__WHAT THE EXERCISE ASKS__: Look below for the line containing "offset(amount=5.0)"; from there through the line containing "imported = [obj", both lines included, please set down each line exactly and nothing else.

Scripts that build objects

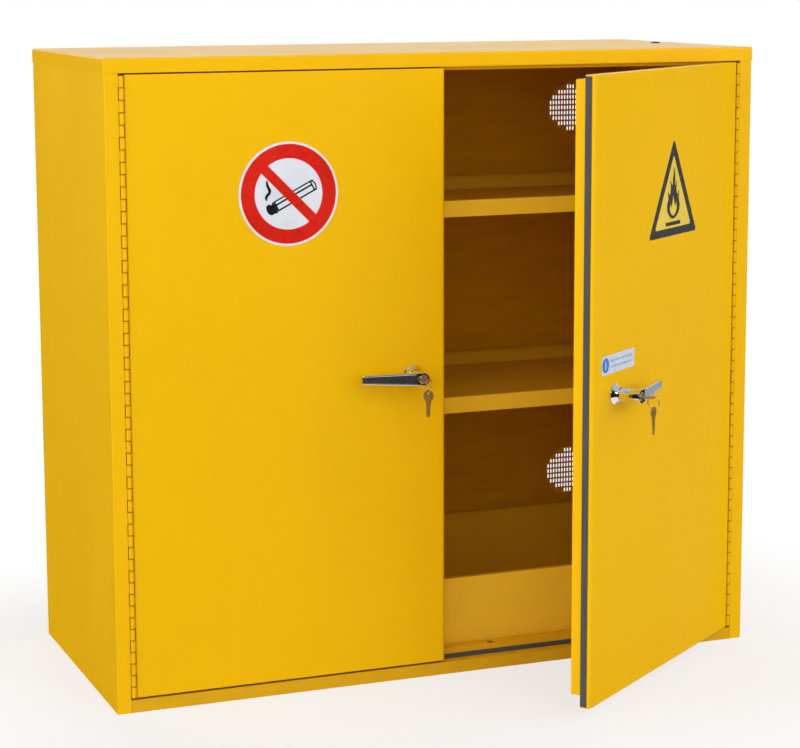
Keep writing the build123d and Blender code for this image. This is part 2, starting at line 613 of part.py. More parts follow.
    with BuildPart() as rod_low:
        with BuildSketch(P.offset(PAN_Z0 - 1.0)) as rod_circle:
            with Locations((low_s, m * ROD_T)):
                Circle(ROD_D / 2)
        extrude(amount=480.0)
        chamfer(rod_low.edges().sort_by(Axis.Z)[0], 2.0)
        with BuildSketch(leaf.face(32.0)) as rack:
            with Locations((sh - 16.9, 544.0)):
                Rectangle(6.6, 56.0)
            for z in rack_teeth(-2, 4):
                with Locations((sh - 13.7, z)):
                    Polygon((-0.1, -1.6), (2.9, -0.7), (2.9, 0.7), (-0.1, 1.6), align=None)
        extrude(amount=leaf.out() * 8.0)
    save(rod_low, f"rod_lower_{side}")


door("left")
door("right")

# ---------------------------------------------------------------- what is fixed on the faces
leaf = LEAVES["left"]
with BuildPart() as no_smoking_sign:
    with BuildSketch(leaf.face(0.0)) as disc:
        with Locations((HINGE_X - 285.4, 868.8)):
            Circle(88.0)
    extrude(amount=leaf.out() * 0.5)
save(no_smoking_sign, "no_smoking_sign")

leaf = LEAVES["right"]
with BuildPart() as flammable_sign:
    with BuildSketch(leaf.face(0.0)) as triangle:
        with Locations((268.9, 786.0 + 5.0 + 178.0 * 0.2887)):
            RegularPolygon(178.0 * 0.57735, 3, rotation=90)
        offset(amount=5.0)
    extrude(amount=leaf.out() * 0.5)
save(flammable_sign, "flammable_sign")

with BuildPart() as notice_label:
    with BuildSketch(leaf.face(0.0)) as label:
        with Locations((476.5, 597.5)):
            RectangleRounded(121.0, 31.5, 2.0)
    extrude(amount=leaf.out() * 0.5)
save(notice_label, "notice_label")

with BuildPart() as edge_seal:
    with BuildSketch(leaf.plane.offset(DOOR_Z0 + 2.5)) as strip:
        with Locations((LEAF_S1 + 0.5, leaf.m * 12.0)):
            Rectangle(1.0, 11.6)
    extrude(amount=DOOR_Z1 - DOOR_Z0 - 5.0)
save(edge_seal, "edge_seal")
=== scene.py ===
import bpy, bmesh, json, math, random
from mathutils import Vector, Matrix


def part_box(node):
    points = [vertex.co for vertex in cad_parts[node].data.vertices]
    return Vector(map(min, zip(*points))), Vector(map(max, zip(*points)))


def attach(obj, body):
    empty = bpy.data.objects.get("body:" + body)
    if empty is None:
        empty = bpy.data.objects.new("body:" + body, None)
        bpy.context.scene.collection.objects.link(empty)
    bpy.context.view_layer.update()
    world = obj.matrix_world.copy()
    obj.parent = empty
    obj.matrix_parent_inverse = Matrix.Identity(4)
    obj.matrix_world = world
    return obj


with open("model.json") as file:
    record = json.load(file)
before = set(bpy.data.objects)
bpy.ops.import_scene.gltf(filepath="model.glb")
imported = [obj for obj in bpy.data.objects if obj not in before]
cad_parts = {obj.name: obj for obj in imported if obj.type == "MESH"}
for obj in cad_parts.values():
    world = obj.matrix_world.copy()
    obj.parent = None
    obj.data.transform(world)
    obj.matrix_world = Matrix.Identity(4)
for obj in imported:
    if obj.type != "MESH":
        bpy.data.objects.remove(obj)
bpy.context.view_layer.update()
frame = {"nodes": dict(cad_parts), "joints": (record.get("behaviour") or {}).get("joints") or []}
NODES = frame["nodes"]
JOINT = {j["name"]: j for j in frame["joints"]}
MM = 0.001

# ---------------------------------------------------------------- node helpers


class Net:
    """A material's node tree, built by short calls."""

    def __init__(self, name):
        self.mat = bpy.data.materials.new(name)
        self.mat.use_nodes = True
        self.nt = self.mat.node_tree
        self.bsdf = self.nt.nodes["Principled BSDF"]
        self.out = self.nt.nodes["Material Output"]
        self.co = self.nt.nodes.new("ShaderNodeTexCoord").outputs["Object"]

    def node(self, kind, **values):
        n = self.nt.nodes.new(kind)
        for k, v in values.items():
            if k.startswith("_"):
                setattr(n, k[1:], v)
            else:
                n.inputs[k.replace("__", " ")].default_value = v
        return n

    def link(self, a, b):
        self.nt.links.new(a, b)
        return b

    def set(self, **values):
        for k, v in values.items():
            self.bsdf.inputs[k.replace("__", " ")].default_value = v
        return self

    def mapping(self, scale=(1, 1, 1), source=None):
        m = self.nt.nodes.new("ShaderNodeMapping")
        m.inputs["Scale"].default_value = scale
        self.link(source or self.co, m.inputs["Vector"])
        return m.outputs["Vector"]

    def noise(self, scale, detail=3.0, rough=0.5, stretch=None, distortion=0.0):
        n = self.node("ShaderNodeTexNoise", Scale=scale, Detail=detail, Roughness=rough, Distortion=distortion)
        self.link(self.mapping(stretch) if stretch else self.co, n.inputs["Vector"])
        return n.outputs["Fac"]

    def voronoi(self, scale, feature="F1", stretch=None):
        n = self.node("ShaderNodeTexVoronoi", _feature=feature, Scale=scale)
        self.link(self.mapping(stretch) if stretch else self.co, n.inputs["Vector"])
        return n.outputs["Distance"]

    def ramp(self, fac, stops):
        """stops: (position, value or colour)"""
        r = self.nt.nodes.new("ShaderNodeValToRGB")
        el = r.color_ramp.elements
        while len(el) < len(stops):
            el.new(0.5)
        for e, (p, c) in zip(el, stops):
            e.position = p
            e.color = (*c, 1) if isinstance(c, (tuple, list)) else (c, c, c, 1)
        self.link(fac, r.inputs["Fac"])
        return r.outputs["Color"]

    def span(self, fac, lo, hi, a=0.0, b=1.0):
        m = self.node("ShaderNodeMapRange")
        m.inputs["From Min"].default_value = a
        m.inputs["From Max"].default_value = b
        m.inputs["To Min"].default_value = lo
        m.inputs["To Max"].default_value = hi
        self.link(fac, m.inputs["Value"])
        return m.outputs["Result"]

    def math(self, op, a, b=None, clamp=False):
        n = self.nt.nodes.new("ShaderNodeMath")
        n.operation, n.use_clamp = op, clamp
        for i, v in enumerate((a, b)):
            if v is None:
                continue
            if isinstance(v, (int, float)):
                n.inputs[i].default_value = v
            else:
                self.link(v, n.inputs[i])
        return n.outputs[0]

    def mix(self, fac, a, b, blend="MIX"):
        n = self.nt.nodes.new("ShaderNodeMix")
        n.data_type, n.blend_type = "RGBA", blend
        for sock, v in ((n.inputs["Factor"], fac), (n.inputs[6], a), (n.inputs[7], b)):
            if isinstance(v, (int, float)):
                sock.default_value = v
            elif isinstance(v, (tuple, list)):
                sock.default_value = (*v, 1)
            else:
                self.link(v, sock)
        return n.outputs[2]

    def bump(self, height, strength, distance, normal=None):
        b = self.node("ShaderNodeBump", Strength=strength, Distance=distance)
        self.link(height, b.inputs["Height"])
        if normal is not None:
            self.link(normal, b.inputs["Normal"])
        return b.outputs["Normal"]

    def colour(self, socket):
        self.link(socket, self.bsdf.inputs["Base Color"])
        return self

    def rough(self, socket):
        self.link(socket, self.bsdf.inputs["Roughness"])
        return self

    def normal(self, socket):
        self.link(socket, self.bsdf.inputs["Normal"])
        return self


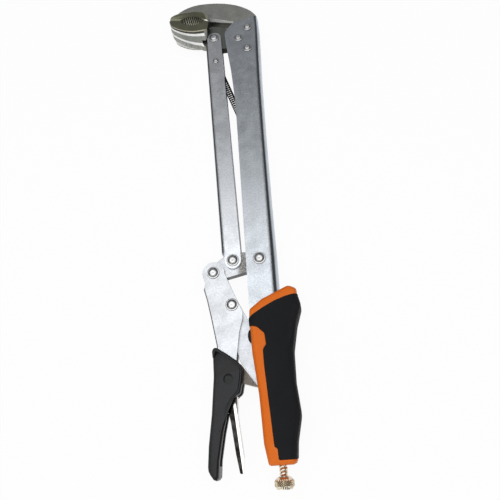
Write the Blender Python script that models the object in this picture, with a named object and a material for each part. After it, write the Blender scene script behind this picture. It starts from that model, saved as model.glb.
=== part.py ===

__OUTPUT OF THE TASK__:
        offset(amount=5.0)
    extrude(amount=leaf.out() * 0.5)
save(flammable_sign, "flammable_sign")

with BuildPart() as notice_label:
    with BuildSketch(leaf.face(0.0)) as label:
        with Locations((476.5, 597.5)):
            RectangleRounded(121.0, 31.5, 2.0)
    extrude(amount=leaf.out() * 0.5)
save(notice_label, "notice_label")

with BuildPart() as edge_seal:
    with BuildSketch(leaf.plane.offset(DOOR_Z0 + 2.5)) as strip:
        with Locations((LEAF_S1 + 0.5, leaf.m * 12.0)):
            Rectangle(1.0, 11.6)
    extrude(amount=DOOR_Z1 - DOOR_Z0 - 5.0)
save(edge_seal, "edge_seal")
=== scene.py ===
import bpy, bmesh, json, math, random
from mathutils import Vector, Matrix


def part_box(node):
    points = [vertex.co for vertex in cad_parts[node].data.vertices]
    return Vector(map(min, zip(*points))), Vector(map(max, zip(*points)))


def attach(obj, body):
    empty = bpy.data.objects.get("body:" + body)
    if empty is None:
        empty = bpy.data.objects.new("body:" + body, None)
        bpy.context.scene.collection.objects.link(empty)
    bpy.context.view_layer.update()
    world = obj.matrix_world.copy()
    obj.parent = empty
    obj.matrix_parent_inverse = Matrix.Identity(4)
    obj.matrix_world = world
    return obj


with open("model.json") as file:
    record = json.load(file)
before = set(bpy.data.objects)
bpy.ops.import_scene.gltf(filepath="model.glb")
imported = [obj for obj in bpy.data.objects if obj not in before]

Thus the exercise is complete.